* [Stored data]

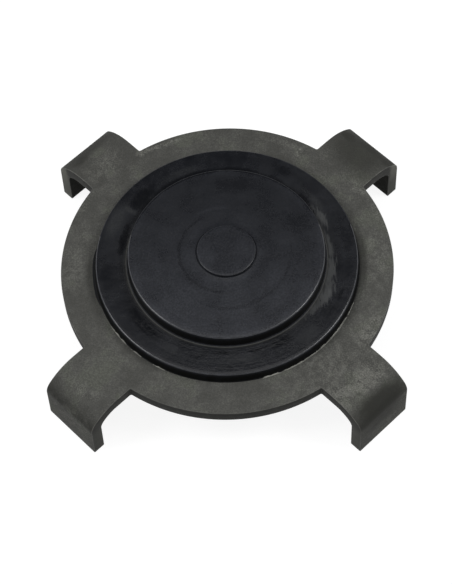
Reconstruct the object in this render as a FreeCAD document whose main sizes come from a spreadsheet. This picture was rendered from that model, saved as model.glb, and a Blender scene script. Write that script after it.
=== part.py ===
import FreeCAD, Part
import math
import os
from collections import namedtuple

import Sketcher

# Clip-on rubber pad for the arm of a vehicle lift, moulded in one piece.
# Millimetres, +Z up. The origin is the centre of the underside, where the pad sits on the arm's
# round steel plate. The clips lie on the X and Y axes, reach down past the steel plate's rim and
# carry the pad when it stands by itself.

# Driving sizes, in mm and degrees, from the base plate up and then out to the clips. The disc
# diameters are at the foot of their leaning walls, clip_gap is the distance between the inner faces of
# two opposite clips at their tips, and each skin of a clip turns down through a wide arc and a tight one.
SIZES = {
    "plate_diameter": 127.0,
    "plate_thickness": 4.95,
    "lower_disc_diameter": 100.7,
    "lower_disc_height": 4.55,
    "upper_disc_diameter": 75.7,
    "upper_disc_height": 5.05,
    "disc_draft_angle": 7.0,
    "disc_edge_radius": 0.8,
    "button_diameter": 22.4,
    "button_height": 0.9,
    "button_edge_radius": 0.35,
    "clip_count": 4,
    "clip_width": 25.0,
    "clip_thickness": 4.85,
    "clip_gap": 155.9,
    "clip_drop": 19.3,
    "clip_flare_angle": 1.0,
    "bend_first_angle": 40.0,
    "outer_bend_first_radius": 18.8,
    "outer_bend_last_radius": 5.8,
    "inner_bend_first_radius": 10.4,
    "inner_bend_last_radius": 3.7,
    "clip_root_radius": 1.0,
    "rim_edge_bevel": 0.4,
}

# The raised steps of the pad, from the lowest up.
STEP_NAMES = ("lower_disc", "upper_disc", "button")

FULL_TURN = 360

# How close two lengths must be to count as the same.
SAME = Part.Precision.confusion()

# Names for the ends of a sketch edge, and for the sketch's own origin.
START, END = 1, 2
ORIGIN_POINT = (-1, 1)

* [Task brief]
Would you copy out each line exactly as written?

* [Exercise result]
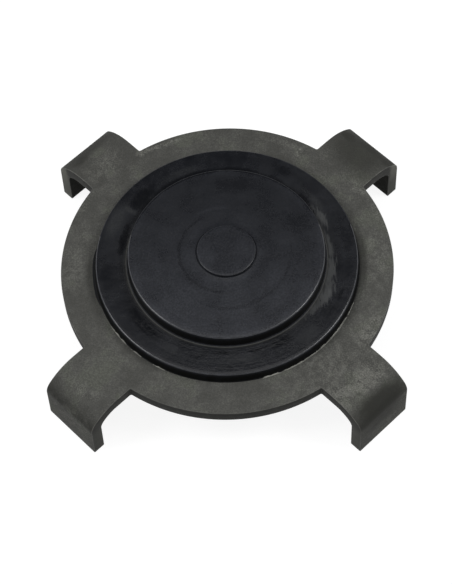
Reconstruct the object in this render as a FreeCAD document whose main sizes come from a spreadsheet. This picture was rendered from that model, saved as model.glb, and a Blender scene script. Write that script after it.
=== part.py ===
import FreeCAD, Part
import math
import os
from collections import namedtuple

import Sketcher

# Clip-on rubber pad for the arm of a vehicle lift, moulded in one piece.
# Millimetres, +Z up. The origin is the centre of the underside, where the pad sits on the arm's
# round steel plate. The clips lie on the X and Y axes, reach down past the steel plate's rim and
# carry the pad when it stands by itself.

# Driving sizes, in mm and degrees, from the base plate up and then out to the clips. The disc
# diameters are at the foot of their leaning walls, clip_gap is the distance between the inner faces of
# two opposite clips at their tips, and each skin of a clip turns down through a wide arc and a tight one.
SIZES = {
    "plate_diameter": 127.0,
    "plate_thickness": 4.95,
    "lower_disc_diameter": 100.7,
    "lower_disc_height": 4.55,
    "upper_disc_diameter": 75.7,
    "upper_disc_height": 5.05,
    "disc_draft_angle": 7.0,
    "disc_edge_radius": 0.8,
    "button_diameter": 22.4,
    "button_height": 0.9,
    "button_edge_radius": 0.35,
    "clip_count": 4,
    "clip_width": 25.0,
    "clip_thickness": 4.85,
    "clip_gap": 155.9,
    "clip_drop": 19.3,
    "clip_flare_angle": 1.0,
    "bend_first_angle": 40.0,
    "outer_bend_first_radius": 18.8,
    "outer_bend_last_radius": 5.8,
    "inner_bend_first_radius": 10.4,
    "inner_bend_last_radius": 3.7,
    "clip_root_radius": 1.0,
    "rim_edge_bevel": 0.4,
}

# The raised steps of the pad, from the lowest up.
STEP_NAMES = ("lower_disc", "upper_disc", "button")

FULL_TURN = 360

# How close two lengths must be to count as the same.
SAME = Part.Precision.confusion()

# Names for the ends of a sketch edge, and for the sketch's own origin.
START, END = 1, 2
ORIGIN_POINT = (-1, 1)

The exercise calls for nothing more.